→ **Supplied information**
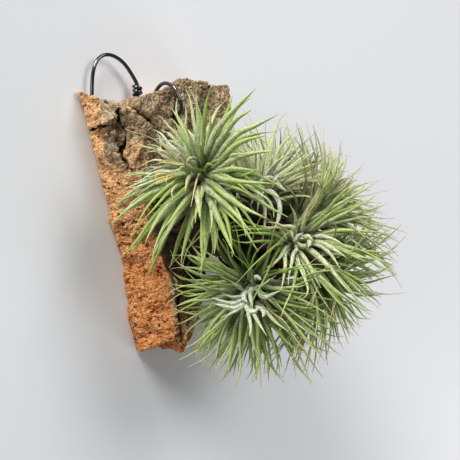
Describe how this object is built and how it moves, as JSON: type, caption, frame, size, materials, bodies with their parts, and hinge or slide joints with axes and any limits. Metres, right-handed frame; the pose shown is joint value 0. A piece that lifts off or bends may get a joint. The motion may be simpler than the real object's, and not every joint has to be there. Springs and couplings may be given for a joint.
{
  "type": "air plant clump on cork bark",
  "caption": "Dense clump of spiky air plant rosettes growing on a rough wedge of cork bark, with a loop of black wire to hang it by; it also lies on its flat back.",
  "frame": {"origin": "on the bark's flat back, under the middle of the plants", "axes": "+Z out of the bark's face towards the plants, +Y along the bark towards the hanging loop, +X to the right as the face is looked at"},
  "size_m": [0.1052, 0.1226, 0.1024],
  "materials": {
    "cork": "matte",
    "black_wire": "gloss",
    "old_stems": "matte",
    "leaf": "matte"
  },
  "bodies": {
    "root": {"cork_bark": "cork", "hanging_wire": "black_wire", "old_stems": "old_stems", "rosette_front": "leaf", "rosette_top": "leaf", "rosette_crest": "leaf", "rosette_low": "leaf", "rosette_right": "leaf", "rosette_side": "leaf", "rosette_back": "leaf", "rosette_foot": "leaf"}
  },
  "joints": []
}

→ **What to produce**
Make an exact copy of every line in the data.

→ **Worked solution**
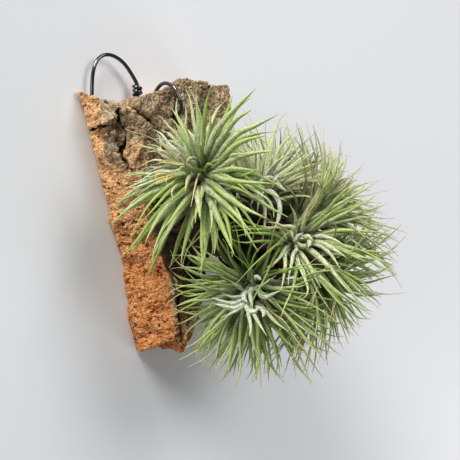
Describe how this object is built and how it moves, as JSON: type, caption, frame, size, materials, bodies with their parts, and hinge or slide joints with axes and any limits. Metres, right-handed frame; the pose shown is joint value 0. A piece that lifts off or bends may get a joint. The motion may be simpler than the real object's, and not every joint has to be there. Springs and couplings may be given for a joint.
{
  "type": "air plant clump on cork bark",
  "caption": "Dense clump of spiky air plant rosettes growing on a rough wedge of cork bark, with a loop of black wire to hang it by; it also lies on its flat back.",
  "frame": {"origin": "on the bark's flat back, under the middle of the plants", "axes": "+Z out of the bark's face towards the plants, +Y along the bark towards the hanging loop, +X to the right as the face is looked at"},
  "size_m": [0.1052, 0.1226, 0.1024],
  "materials": {
    "cork": "matte",
    "black_wire": "gloss",
    "old_stems": "matte",
    "leaf": "matte"
  },
  "bodies": {
    "root": {"cork_bark": "cork", "hanging_wire": "black_wire", "old_stems": "old_stems", "rosette_front": "leaf", "rosette_top": "leaf", "rosette_crest": "leaf", "rosette_low": "leaf", "rosette_right": "leaf", "rosette_side": "leaf", "rosette_back": "leaf", "rosette_foot": "leaf"}
  },
  "joints": []
}